30 October 2009

Birthday party in the CIE of Rome. But the girl is 16!

Her parents are Croatian, but she was born in Venice. In 1993. She is sixteen. She celebrated her birthday on 12 September with an impromptu surprise party organised by the older inmates of the Centre for Identification and Expulsion of Ponte Galeria, Rome. The law prohibits the detention of minors in deportation centres. But Elvira- this is what we’ll call the girl without revealing her real name for privacy reasons- has no documents to prove her age. And the X-ray of the wrist - obligatory in these cases - has given a negative response. Medicine says Elvira is 25 years old. Elvira is fluent in Italian, because she grew up in our country. Her parents fled from the war in Croatia in 1991. And they returned only a few years after the end of the conflict. Elvira does not remember the dates, but she says she was a child. At home, however, she always watched Italian TV, and her parents taught her and her older brother to speak Italian. It was with her 26-year-old brother that Elvira left for her summer holiday in Italy, three months ago. They came into the country legally, with a stamp on their passports at customs. The problem arose in Messina.
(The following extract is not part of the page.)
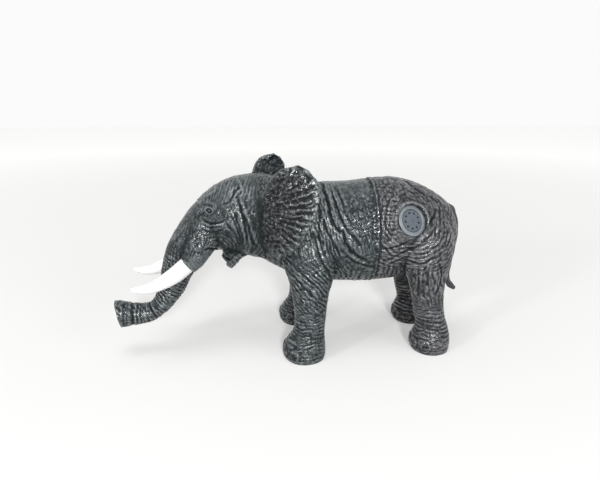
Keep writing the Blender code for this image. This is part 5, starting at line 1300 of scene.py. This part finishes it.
def noise(tree, place, scale, detail=3.0, roughness=0.55):
    return add(tree, "TexNoise", {"Vector": place, "Scale": scale, "Detail": detail,
                                  "Roughness": roughness}).outputs["Fac"]


def mix(tree, share, first, second):
    """Two colours, blended by a share."""
    first, second = ((*colour, 1.0) if isinstance(colour, tuple) else colour for colour in (first, second))
    return add(tree, "Mix", {0: share, 6: first, 7: second}, data_type="RGBA").outputs[2]


def shaded(colour, share):
    """A colour made darker, down to a share of its brightness."""
    return tuple(channel * share for channel in colour)


def put(tree, shader, **looks):
    """Link the looks of a material to its shader's inputs."""
    for socket, value in looks.items():
        tree.links.new(value, shader.inputs[socket.replace("_", " ")])


def bump(tree, shader, height, depth):
    made = add(tree, "Bump", {"Height": height, "Distance": depth, "Strength": 1.0})
    put(tree, shader, Normal=made.outputs["Normal"])


# %% [markdown]
# ## Soft vinyl
# The skin is grey vinyl, and the ears are painted dark. Painted shade darkens the folds and the cracks
# between the fine wrinkles, and painted highlights brighten the high places. The mesh carries how hollow
# each corner is, so the painted shade follows the real folds. Pores and creases too small for the mesh
# are bump. The crests are the glossiest places, above all where the casting is lively, and they break
# the light into specks.
# %% Skin materials
BLOTCH_SCALE, GRAIN_SCALE, WANDER_SCALE = 45.0, 480.0, 200.0
RUN_PER_MM, RUN_ALONG, RUN_UP, CELL_EDGE = 0.32, (90.0, 60.0, 22.0), (-22.0, 60.0, 90.0), 0.45
SKIN_BUMP, RIDGE_SHARE = 0.001, 0.44


def skin_vinyl(name, body_colour, fleck_and_highlight_colour, dark_paint_and_shade_colour):
    made, tree, shader, place = blank(name, 0.30)
    hollow_here, ear_here, dark_here, across_here, calm_here = (
        add(tree, "Attribute", attribute_name=what).outputs["Fac"]
        for what in ("hollow", "ear", "dark", "across", "calm"))
    blotch = noise(tree, place, BLOTCH_SCALE, 4.0)
    grain = noise(tree, place, GRAIN_SCALE, 3.0, 0.6)
    wander = stretch(tree, noise(tree, place, WANDER_SCALE, 2.0), 0.2, 0.8, -0.6, 0.6)
    first = maths(tree, "MULTIPLY_ADD", across_here, RUN_PER_MM, wander)
    second, third = (add(tree, "VectorMath", {0: place, 1: way}, operation="DOT_PRODUCT").outputs["Value"]
                     for way in (RUN_ALONG, RUN_UP))
    run = add(tree, "CombineXYZ", {0: first, 1: second, 2: third}).outputs[0]
    cells = add(tree, "TexVoronoi", {"Vector": run, "Scale": 1.0}, feature="DISTANCE_TO_EDGE").outputs["Distance"]
    ridge = add(tree, "MapRange", {"Value": cells, "From Max": CELL_EDGE}, interpolation_type="SMOOTHSTEP")
    ridge = ridge.outputs["Result"]
    wrinkled = stretch(tree, calm_here, 0.0, 1.0, 1.0, 0.0)
    # Painted shade: the grooves between the cells of fine wrinkles are darkened.
    crack_shade = maths(tree, "MULTIPLY", stretch(tree, ridge, 0.0, 0.4, 0.75, 0.0), wrinkled)
    # Painted highlight: the crests of the folds are brightened, less on the ears.
    crest_highlight = maths(tree, "MULTIPLY_ADD", ear_here, -0.55, stretch(tree, hollow_here, -0.05, -0.8), use_clamp=True)
    base = mix(tree, stretch(tree, blotch, 0.35, 0.7), body_colour, shaded(body_colour, 0.78))
    for share, colour in (
        (stretch(tree, ear_here, 0.1, 0.9, 0.0, 0.9), dark_paint_and_shade_colour),
        (crest_highlight, fleck_and_highlight_colour),
        (stretch(tree, grain, 0.5, 0.75, 0.0, 0.30), fleck_and_highlight_colour),
        (crack_shade, dark_paint_and_shade_colour),
        # Painted shade: the skin turns to the dark colour where the mesh is hollow, in the folds.
        (stretch(tree, hollow_here, 0.08, 0.8, 0.0, 0.9), dark_paint_and_shade_colour),
        # Dark marks of the eyes, toenails and trunk tip, with painted shade in the neck's folds.
        (dark_here, dark_paint_and_shade_colour),
    ):
        base = mix(tree, share, base, colour)
    rough = maths(tree, "ADD", stretch(tree, grain, 0.3, 0.7, 0.20, 0.30),
                  stretch(tree, hollow_here, 0.0, 0.5, 0.0, 0.4))
    rough = maths(tree, "MULTIPLY", rough, stretch(tree, calm_here, 0.0, -1.0, 1.0, 0.5))
    matt = maths(tree, "MULTIPLY_ADD", dark_here, 0.5, maths(tree, "MULTIPLY_ADD", crack_shade, 0.45, hollow_here))
    put(tree, shader, Base_Color=base, Roughness=rough,
        Specular_IOR_Level=stretch(tree, matt, -0.35, 0.32, 1.0, 0.05))
    relief = maths(tree, "MULTIPLY_ADD", ridge, RIDGE_SHARE, stretch(tree, grain, 0.2, 0.8, 0.0, 0.30))
    bump(tree, shader, maths(tree, "MULTIPLY", relief, wrinkled), SKIN_BUMP)
    return made


# Light colours: painted highlights on the crests, and the random light flecks of the grain.
FRONT_GREY, FRONT_FLECK_AND_HIGHLIGHT = (0.039, 0.051, 0.054), (0.106, 0.130, 0.134)
REAR_GREY, REAR_FLECK_AND_HIGHLIGHT = (0.061, 0.062, 0.068), (0.153, 0.155, 0.163)
# Dark colour of the painted ears, eyes and toenails, also used for painted shade in folds and cracks.
DARK_PAINT_AND_SHADE = (0.008, 0.009, 0.010)
front_vinyl = skin_vinyl("front vinyl", FRONT_GREY, FRONT_FLECK_AND_HIGHLIGHT, DARK_PAINT_AND_SHADE)
rear_vinyl = skin_vinyl("rear vinyl", REAR_GREY, REAR_FLECK_AND_HIGHLIGHT, DARK_PAINT_AND_SHADE)


def wear(piece, material):
    """Give a piece its only material."""
    piece.data.materials.clear()
    piece.data.materials.append(material)


def dress(piece, material):
    """Give a new piece its material."""
    wear(piece, material)
    return piece


dress(front_skin, front_vinyl)
dress(rear_skin, rear_vinyl)
print("skins dressed:", front_vinyl.name, "and", rear_vinyl.name)

# %% [markdown]
# ## Tusk, tail and unit plastics
# The tusks are white vinyl with a faint cloudy tone. The tail is the rear vinyl in its darkest shade.
# Bezel and button are moulded in two greys with a faint grain.
# %% Small castings
def moulded(name, colour, roughness, grain_scale=900.0, depth=0.00008, shade=0.8):
    """Moulded plastic: cloudy colour, fine grain in the gloss and in the bump."""
    made, tree, shader, place = blank(name, roughness)
    cloudy = stretch(tree, noise(tree, place, 120.0), 0.3, 0.7)
    grain = noise(tree, place, grain_scale, 2.0)
    put(tree, shader, Base_Color=mix(tree, cloudy, colour, shaded(colour, shade)),
        Roughness=stretch(tree, grain, 0.3, 0.7, roughness - 0.06, roughness + 0.10))
    bump(tree, shader, grain, depth)
    return made


ivory = moulded("white tusk vinyl", (0.76, 0.76, 0.745), 0.34, 500.0, 0.00006, 0.95)
for tusk in tusks:
    dress(tusk, ivory)
dress(tail, moulded("dark tail vinyl", (0.030, 0.032, 0.034), 0.42, 700.0, 0.0002))
dress(bezel, moulded("bezel grey", (0.155, 0.177, 0.194), 0.38))
dress(button, moulded("button grey", (0.070, 0.084, 0.103), 0.40))
print("small castings dressed")

# %% [markdown]
# ## Pieces inside
# Nobody sees the fibre, the speaker and the cells until the toy is opened, but each still gets the
# finish of its own stuff: brushed steel, thin brass, a green board with its tracks, loose fibre.
# %% Inner materials
def fibre():
    made, tree, shader, place = blank("white fibre", 0.95, Sheen_Weight=0.3)
    strands = noise(tree, add(tree, "Mapping", {"Vector": place, "Scale": (1.0, 0.25, 0.25)}).outputs[0], 600.0, 5.0)
    put(tree, shader, Base_Color=mix(tree, stretch(tree, strands, 0.3, 0.7), (0.62, 0.62, 0.60), (0.85, 0.85, 0.83)))
    bump(tree, shader, strands, 0.0012)
    return made


def metal(name, colour, roughness, line_scale=1500.0):
    """Metal with fine lines of its rolling or turning."""
    made, tree, shader, place = blank(name, roughness, 1.0)
    lines = noise(tree, add(tree, "Mapping", {"Vector": place, "Scale": (0.05, 1.0, 1.0)}).outputs[0], line_scale)
    put(tree, shader, Base_Color=mix(tree, lines, colour, shaded(colour, 0.8)),
        Roughness=stretch(tree, lines, 0.3, 0.7, roughness - 0.05, roughness + 0.12))
    bump(tree, shader, lines, 0.00002)
    return made


def board():
    """Solder resist over copper tracks: straight tracks show as lighter green lines."""
    made, tree, shader, place = blank("board green", 0.30)
    tracks = add(tree, "TexBrick", {"Vector": place, "Scale": 260.0, "Mortar Size": 0.035}).outputs["Fac"]
    put(tree, shader, Base_Color=mix(tree, tracks, (0.020, 0.150, 0.060), (0.060, 0.300, 0.130)))
    bump(tree, shader, tracks, 0.00003)
    return made


black = moulded("black plastic", (0.028, 0.028, 0.030), 0.42)
steel = metal("steel", (0.60, 0.60, 0.62), 0.28)
looks = {
    "fibre": fibre(), "black_plastic": black, "steel": steel, "board_green": board(),
    "cell_steel": metal("nickel plate", (0.70, 0.70, 0.70), 0.18, 800.0),
    "contact_brass": metal("contact brass", (0.72, 0.55, 0.25), 0.25),
    "cone_paper": moulded("cone film", (0.10, 0.10, 0.10), 0.75, 1500.0, 0.0001),
    "plunger_red": moulded("plunger red", (0.45, 0.05, 0.04), 0.40),
    "lead_red": moulded("red lead", (0.50, 0.03, 0.03), 0.45),
    "lead_black": moulded("black lead", (0.02, 0.02, 0.02), 0.45),
}
dress(spring, steel)
dressed = 0
for part in frame["record"]["subparts"]:
    if part["material_slot"] in looks:
        wear(frame["nodes"][part["node"]], looks[part["material_slot"]])
        dressed += 1
print("inner pieces dressed:", dressed)

# %% [markdown]
# ## Floor and light
# The toy stands on white paper. A small bright lamp beside the camera, like a window, and a weaker one
# at the front left put the sparks on the crests of the folds, and two broad ones, overhead and at the
# side, fill the shade. The paper adds a little light of its own to what the camera sees, so that it
# stays white while it keeps the animal's shadow.
# %% Stage
FLOOR_SIZE = 8.0
GLOW_REACH, GLOW = (0.25, 2.0), (0.295, 0.64)
PAPER, GLOW_COLOUR, SKY, SKY_LIGHT = (0.56, 0.56, 0.555, 1.0), (1.0, 1.0, 0.99, 1.0), (0.965, 0.965, 0.965, 1.0), 0.42
# Lamps: name, place, aim, width, height, power
LAMPS = (
    ("overhead", (-0.3, -0.4, 2.0), (0.0, 0.0, 0.08), 0.9, 0.9, 12.0),
    ("window", (0.08, -2.10, 0.85), (0.0, 0.0, 0.11), 0.24, 0.30, 47.0),
    ("front", (-1.70, -1.35, 0.80), (-0.05, 0.0, 0.12), 0.24, 0.30, 14.0),
    ("side", (1.8, -1.6, 1.2), (0.0, 0.0, 0.08), 0.8, 0.8, 6.0),
)
half = FLOOR_SIZE / 2
floor_mesh = bpy.data.meshes.new("floor")
floor_mesh.from_pydata([(-half, -half, 0), (half, -half, 0), (half, half, 0), (-half, half, 0)], [], [(0, 1, 2, 3)])
floor = object_of("floor", floor_mesh)
paper, tree, shader, place = blank("white paper", 0.9, Base_Color=PAPER, Emission_Color=GLOW_COLOUR)


def seen_rays(tree):
    """1 for what the camera sees, also in gloss and through glass, 0 for light that falls on things."""
    rays = add(tree, "LightPath").outputs
    seen = maths(tree, "MAXIMUM", rays["Is Camera Ray"], rays["Is Glossy Ray"])
    return maths(tree, "MAXIMUM", seen, rays["Is Transmission Ray"])


from_toy = add(tree, "VectorMath", {0: place}, operation="LENGTH").outputs["Value"]
glow = stretch(tree, from_toy, *GLOW_REACH, *GLOW)
put(tree, shader, Emission_Strength=maths(tree, "MULTIPLY", seen_rays(tree), glow))
wear(floor, paper)

world = bpy.data.worlds.new("studio")
world.use_nodes = True
bpy.context.scene.world = world
tree = world.node_tree
background = tree.nodes["Background"]
background.inputs["Color"].default_value = SKY
put(tree, background, Strength=stretch(tree, seen_rays(tree), 0.0, 1.0, SKY_LIGHT, 1.0))


def lamp(name, place, aim, width, height, power):
    """An area lamp that looks at a point."""
    light = bpy.data.lights.new(name, "AREA")
    light.shape = "RECTANGLE"
    light.size, light.size_y, light.energy = width, height, power
    made = object_of(name, light)
    made.location = place
    made.rotation_euler = (Vector(aim) - Vector(place)).to_track_quat("-Z", "Y").to_euler()


for settings in LAMPS:
    lamp(*settings)

# %% [markdown]
# ## Last look
# The scene keeps Blender's plain view transform, so that colours come out as they were written.
# %% Finish
bpy.context.scene.view_settings.view_transform = "Standard"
There, Elvira was stopped by police on charges of attempted theft, and they seized her passport to verify its validity. That passport would have been enough to get her out, but no one is able to retrieve it. The brother, who is still Rome, hosted by his uncles, informed his mother in Croatia, and a few days ago she was able to send the birth certificates issued by the municipality. The package arrived at Ponte Galeria at the end of last week. And Elvira is back to freedom at last. They transferred her to a residential institution for minors, from which she ran away two days later to join her brother and uncles to Rome and to go home. For once, the story has a happy ending. But those 47 days spent inside the cages of Ponte Galeria at 16, she will not easily forget.